§ WHAT IS REQUIRED: Repeat each record below exactly as given.

Part of a data file
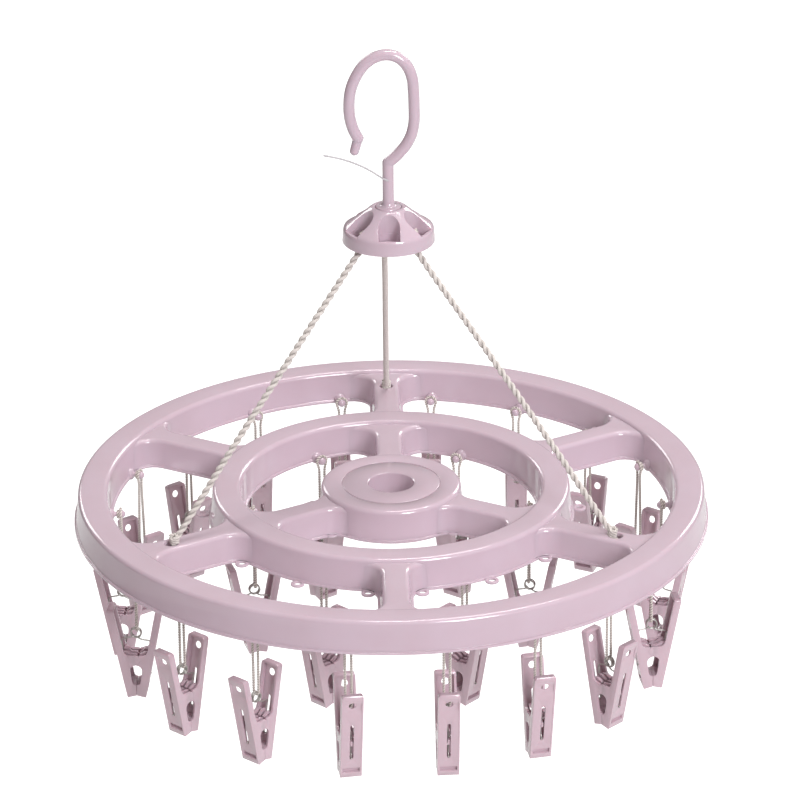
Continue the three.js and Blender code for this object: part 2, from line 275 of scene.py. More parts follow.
def tube(path, radius, sides):
    """A tube with round ends along a line of points. radius is one number or one per point."""
    path, tangent, normal, side = frames_along(path)
    radius = np.broadcast_to(np.asarray(radius, float), (len(path),)).copy()
    head, tail = [], []
    for k in (0.0, 0.38, 0.71, 0.92):
        head.append((path[0] - tangent[0] * radius[0] * (1 - k) ** 0.5 * 0.8,
                     radius[0] * max(k, 0.12) ** 0.5))
        tail.insert(0, (path[-1] + tangent[-1] * radius[-1] * (1 - k) ** 0.5 * 0.8,
                        radius[-1] * max(k, 0.12) ** 0.5))
    path = np.concatenate([[h[0] for h in head], path, [t[0] for t in tail]])
    radius = np.concatenate([[h[1] for h in head], radius, [t[1] for t in tail]])
    normal = np.concatenate([[normal[0]] * len(head), normal, [normal[-1]] * len(tail)])
    side = np.concatenate([[side[0]] * len(head), side, [side[-1]] * len(tail)])
    a = np.linspace(0, 2 * math.pi, sides, endpoint=False)
    ring = (path[:, None] + radius[:, None, None] * (normal[:, None] * np.cos(a)[None, :, None]
                                                     + side[:, None] * np.sin(a)[None, :, None]))
    return ring.reshape(-1, 3), capped_faces(len(path), sides)


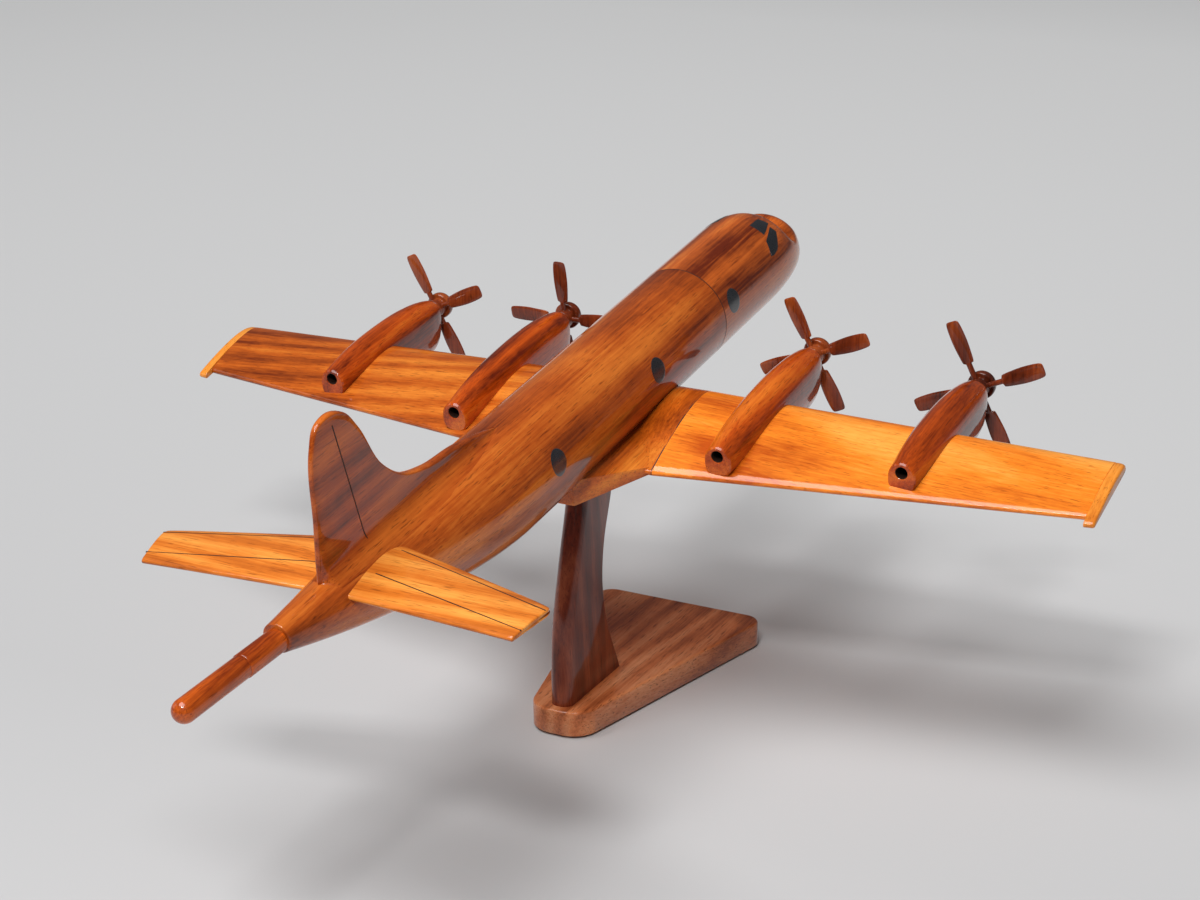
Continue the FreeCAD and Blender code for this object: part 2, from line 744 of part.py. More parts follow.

§ EXERCISE RESULT:
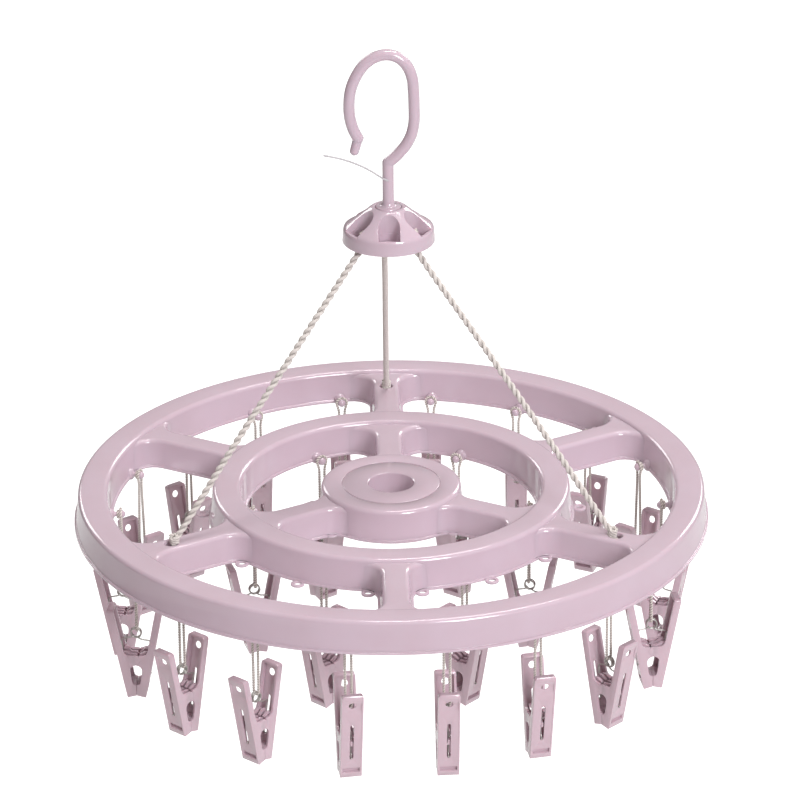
Continue the three.js and Blender code for this object: part 2, from line 275 of scene.py. More parts follow.
def tube(path, radius, sides):
    """A tube with round ends along a line of points. radius is one number or one per point."""
    path, tangent, normal, side = frames_along(path)
    radius = np.broadcast_to(np.asarray(radius, float), (len(path),)).copy()
    head, tail = [], []
    for k in (0.0, 0.38, 0.71, 0.92):
        head.append((path[0] - tangent[0] * radius[0] * (1 - k) ** 0.5 * 0.8,
                     radius[0] * max(k, 0.12) ** 0.5))
        tail.insert(0, (path[-1] + tangent[-1] * radius[-1] * (1 - k) ** 0.5 * 0.8,
                        radius[-1] * max(k, 0.12) ** 0.5))
    path = np.concatenate([[h[0] for h in head], path, [t[0] for t in tail]])
    radius = np.concatenate([[h[1] for h in head], radius, [t[1] for t in tail]])
    normal = np.concatenate([[normal[0]] * len(head), normal, [normal[-1]] * len(tail)])
    side = np.concatenate([[side[0]] * len(head), side, [side[-1]] * len(tail)])
    a = np.linspace(0, 2 * math.pi, sides, endpoint=False)
    ring = (path[:, None] + radius[:, None, None] * (normal[:, None] * np.cos(a)[None, :, None]
                                                     + side[:, None] * np.sin(a)[None, :, None]))
    return ring.reshape(-1, 3), capped_faces(len(path), sides)


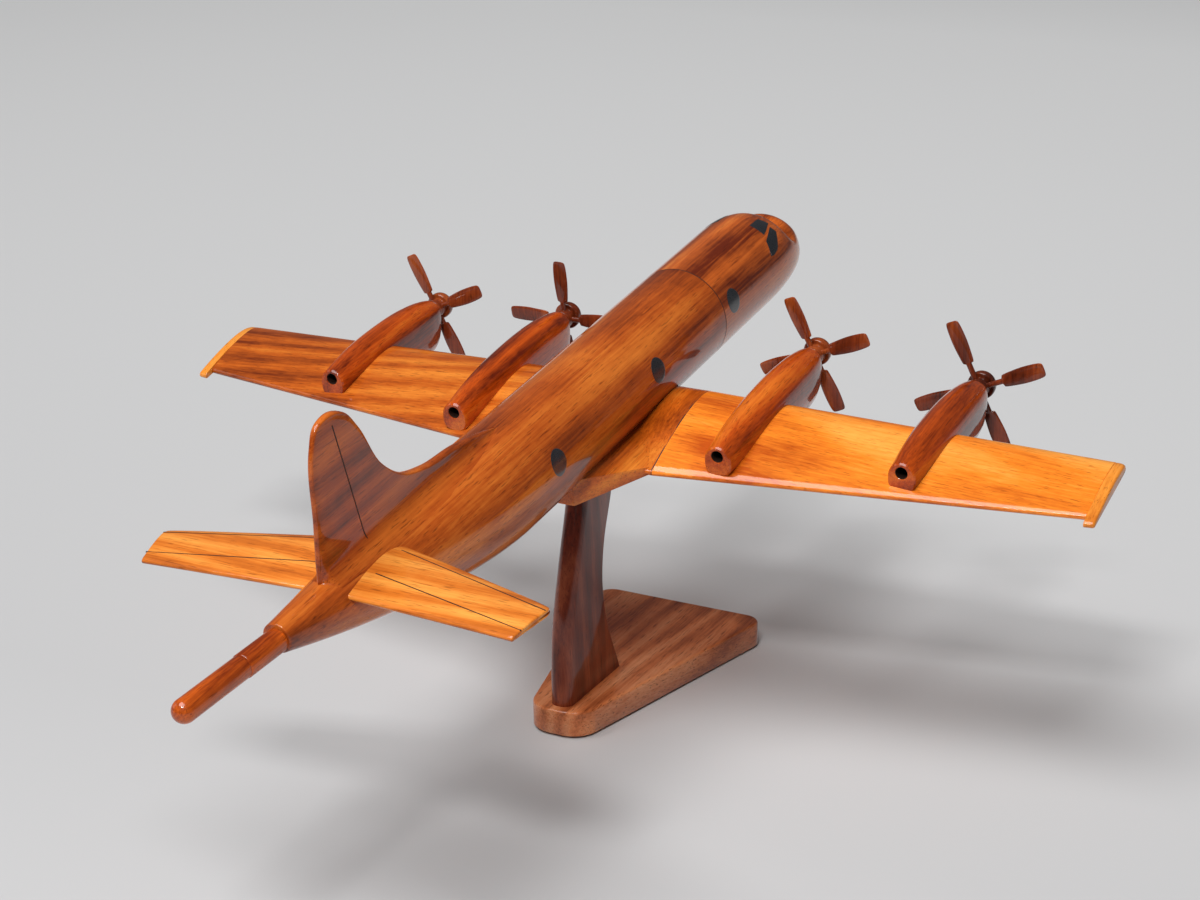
Continue the FreeCAD and Blender code for this object: part 2, from line 744 of part.py. More parts follow.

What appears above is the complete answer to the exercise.